Unveiling E. coli adaptation dynamics with protein language model and random walk

Abstract

Biological processes rely on intricate interactions among multiple genes, forming diverse networks like protein-protein interaction networks, gene regulation networks, gene co-expression networks, and metabolic networks. Graph theory algorithms analyze these networks to unveil complex biological interactions. The Random Walk with Restart (RWR) algorithm is cutting-edge, extending to multiplex and heterogeneous networks, exploring various layers of gene and protein interactions, including protein-protein interactions and co-expression correlations. Additionally, it transitions to networks reflecting phenotype similarities among genes. We developed a method to decipher the intrinsic phenotype mechanisms through genomic data utilizing RWR-M to identify functionally associated genes, integrated with pathway analysis, facilitating the subsequent identification of pivotal pathways. To validate our method, we conducted a single-cell bottleneck experiment. We grew the wild-type E. coli strain MG1655 under two varying conditions, subjecting them to increasing sublethal antibiotic pressure. Following that, we conducted whole-genome sequencing at every time point for both growth conditions. The variants were identified and they were used as seed genes in RWR-M. The RWR-M network was constructed using STRING, E. coli net, and Weighted Gene Co-expression Network Analysis (WGCNA).

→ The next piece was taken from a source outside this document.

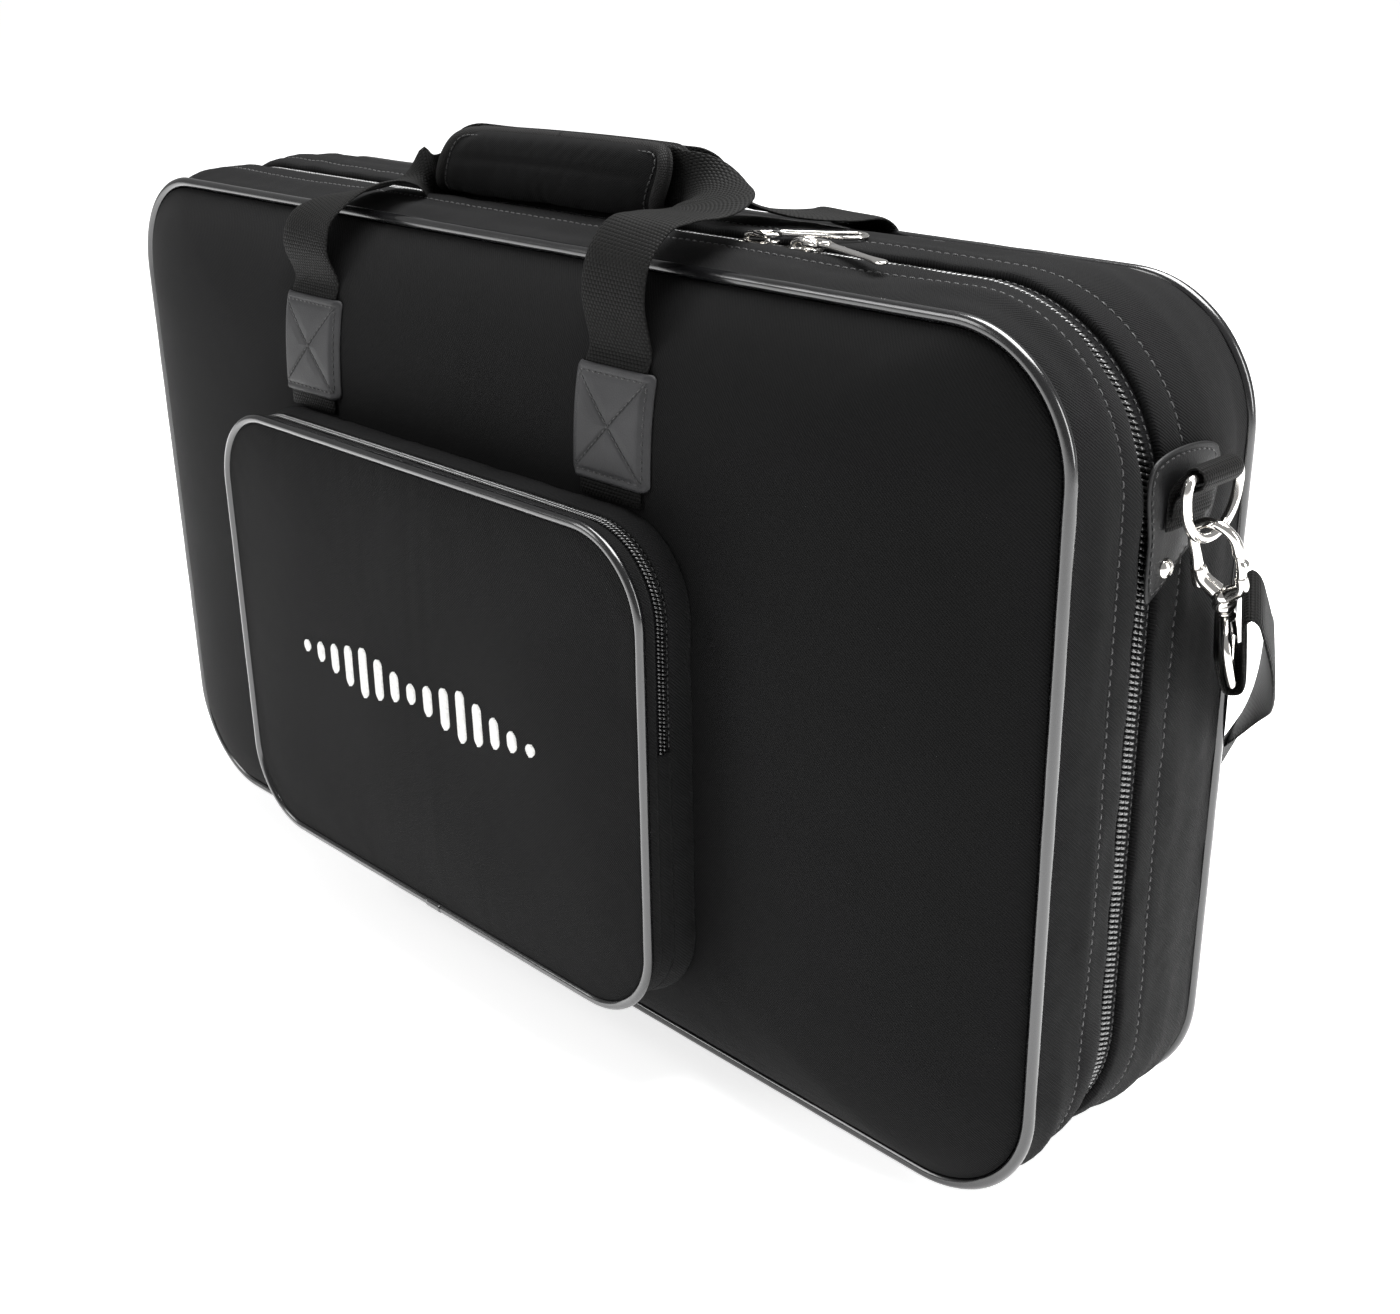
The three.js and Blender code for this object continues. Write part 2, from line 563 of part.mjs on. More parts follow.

We subsequently analyzed the gene set through pathway analysis to pinpoint the crucial pathways and their associated genes responsible for the observed phenotypic variances in the two distinct environmental conditions. We supported our finding using protein language model (PLMs) and literature survey. By employing a multifaceted approach that combines various methodologies, we have established a comprehensive framework for pinpointing the critical factors responsible for the observed phenotypic changes.